• _DESCRIPTION OF THE TASK_:
Beginning with the first line of the data below, reproduce every line unchanged, ending with the line that holds "return rim |".
******************************
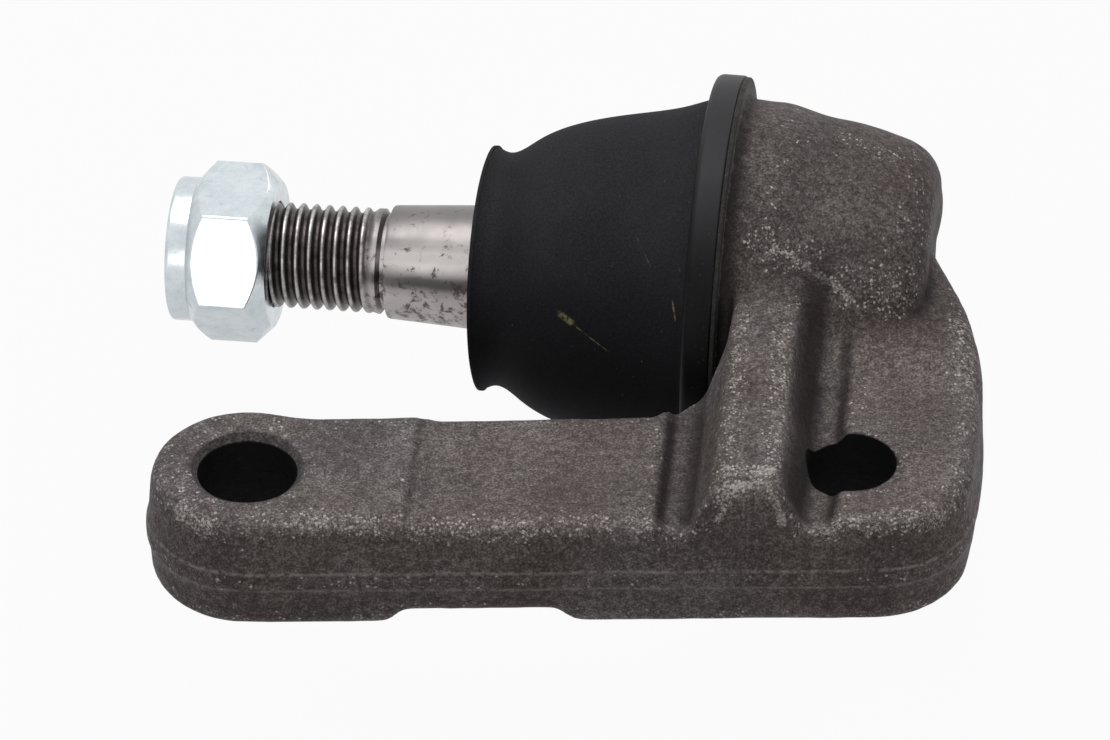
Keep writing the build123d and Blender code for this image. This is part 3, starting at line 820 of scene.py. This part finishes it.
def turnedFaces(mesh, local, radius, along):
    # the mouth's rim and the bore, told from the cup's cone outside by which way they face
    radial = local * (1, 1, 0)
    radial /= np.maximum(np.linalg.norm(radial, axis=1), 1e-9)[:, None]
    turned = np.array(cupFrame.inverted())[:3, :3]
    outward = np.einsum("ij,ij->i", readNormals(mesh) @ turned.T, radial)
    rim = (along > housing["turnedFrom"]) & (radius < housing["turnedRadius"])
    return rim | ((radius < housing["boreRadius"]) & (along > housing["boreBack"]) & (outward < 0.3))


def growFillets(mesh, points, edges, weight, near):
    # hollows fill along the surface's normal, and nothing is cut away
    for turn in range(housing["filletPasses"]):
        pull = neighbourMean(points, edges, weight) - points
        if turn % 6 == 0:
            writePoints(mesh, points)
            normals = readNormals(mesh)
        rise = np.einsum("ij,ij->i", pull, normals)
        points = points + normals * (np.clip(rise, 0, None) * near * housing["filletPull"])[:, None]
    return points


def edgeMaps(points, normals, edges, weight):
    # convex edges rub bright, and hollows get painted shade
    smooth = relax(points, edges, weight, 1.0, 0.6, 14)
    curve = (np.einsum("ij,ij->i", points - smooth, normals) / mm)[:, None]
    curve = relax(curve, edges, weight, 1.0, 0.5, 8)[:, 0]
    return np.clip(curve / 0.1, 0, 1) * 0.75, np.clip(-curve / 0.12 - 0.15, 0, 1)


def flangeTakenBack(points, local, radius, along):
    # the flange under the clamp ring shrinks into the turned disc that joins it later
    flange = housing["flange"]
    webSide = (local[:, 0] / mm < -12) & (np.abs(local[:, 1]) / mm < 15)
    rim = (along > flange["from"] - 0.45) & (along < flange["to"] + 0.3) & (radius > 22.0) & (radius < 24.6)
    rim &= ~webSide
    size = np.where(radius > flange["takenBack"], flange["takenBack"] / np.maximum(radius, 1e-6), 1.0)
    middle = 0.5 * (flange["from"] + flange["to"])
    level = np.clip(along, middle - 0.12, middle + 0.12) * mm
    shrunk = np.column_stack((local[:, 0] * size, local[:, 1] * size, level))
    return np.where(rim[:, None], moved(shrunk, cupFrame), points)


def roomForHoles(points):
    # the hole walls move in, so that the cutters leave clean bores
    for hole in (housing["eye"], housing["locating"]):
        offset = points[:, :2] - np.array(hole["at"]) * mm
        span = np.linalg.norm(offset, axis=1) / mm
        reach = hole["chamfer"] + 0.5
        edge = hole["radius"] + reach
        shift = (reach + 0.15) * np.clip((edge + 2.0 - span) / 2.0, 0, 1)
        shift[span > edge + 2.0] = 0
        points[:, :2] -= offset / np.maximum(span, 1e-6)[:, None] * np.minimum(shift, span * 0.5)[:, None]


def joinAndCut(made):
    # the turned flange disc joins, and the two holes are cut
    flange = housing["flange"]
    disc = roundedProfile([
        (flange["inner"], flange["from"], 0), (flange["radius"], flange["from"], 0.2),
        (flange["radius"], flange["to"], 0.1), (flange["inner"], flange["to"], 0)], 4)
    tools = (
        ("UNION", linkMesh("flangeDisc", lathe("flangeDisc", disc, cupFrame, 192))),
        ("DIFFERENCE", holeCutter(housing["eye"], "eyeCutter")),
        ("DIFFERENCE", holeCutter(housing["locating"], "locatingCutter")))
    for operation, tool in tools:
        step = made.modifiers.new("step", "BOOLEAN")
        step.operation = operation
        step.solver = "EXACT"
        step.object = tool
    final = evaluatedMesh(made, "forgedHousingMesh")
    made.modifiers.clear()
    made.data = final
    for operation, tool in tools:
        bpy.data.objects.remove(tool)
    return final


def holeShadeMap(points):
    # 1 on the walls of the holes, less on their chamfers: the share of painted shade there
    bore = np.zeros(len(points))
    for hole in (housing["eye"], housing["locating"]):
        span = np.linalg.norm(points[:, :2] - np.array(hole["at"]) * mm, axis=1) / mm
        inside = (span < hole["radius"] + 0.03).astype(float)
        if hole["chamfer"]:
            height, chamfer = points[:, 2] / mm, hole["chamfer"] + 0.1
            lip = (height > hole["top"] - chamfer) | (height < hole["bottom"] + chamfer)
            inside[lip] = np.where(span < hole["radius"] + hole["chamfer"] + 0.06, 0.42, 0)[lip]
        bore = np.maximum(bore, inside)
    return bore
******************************
• _SOLUTION BELOW_:
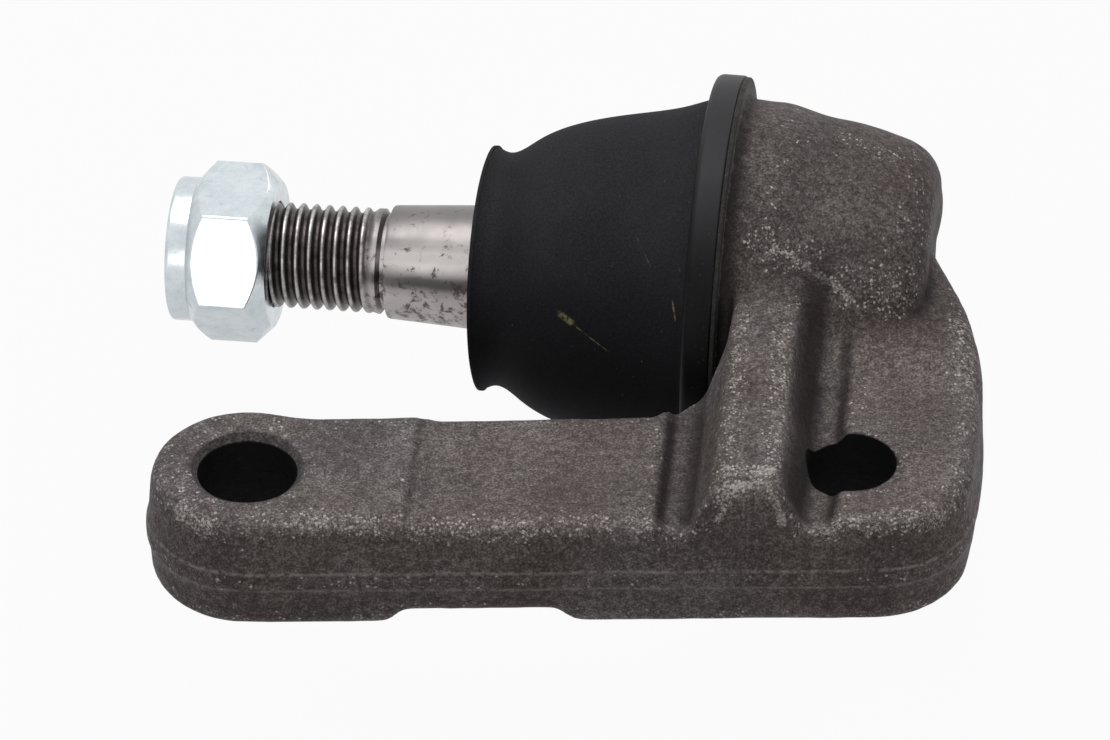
Keep writing the build123d and Blender code for this image. This is part 3, starting at line 820 of scene.py. This part finishes it.
def turnedFaces(mesh, local, radius, along):
    # the mouth's rim and the bore, told from the cup's cone outside by which way they face
    radial = local * (1, 1, 0)
    radial /= np.maximum(np.linalg.norm(radial, axis=1), 1e-9)[:, None]
    turned = np.array(cupFrame.inverted())[:3, :3]
    outward = np.einsum("ij,ij->i", readNormals(mesh) @ turned.T, radial)
    rim = (along > housing["turnedFrom"]) & (radius < housing["turnedRadius"])
    return rim | ((radius < housing["boreRadius"]) & (along > housing["boreBack"]) & (outward < 0.3))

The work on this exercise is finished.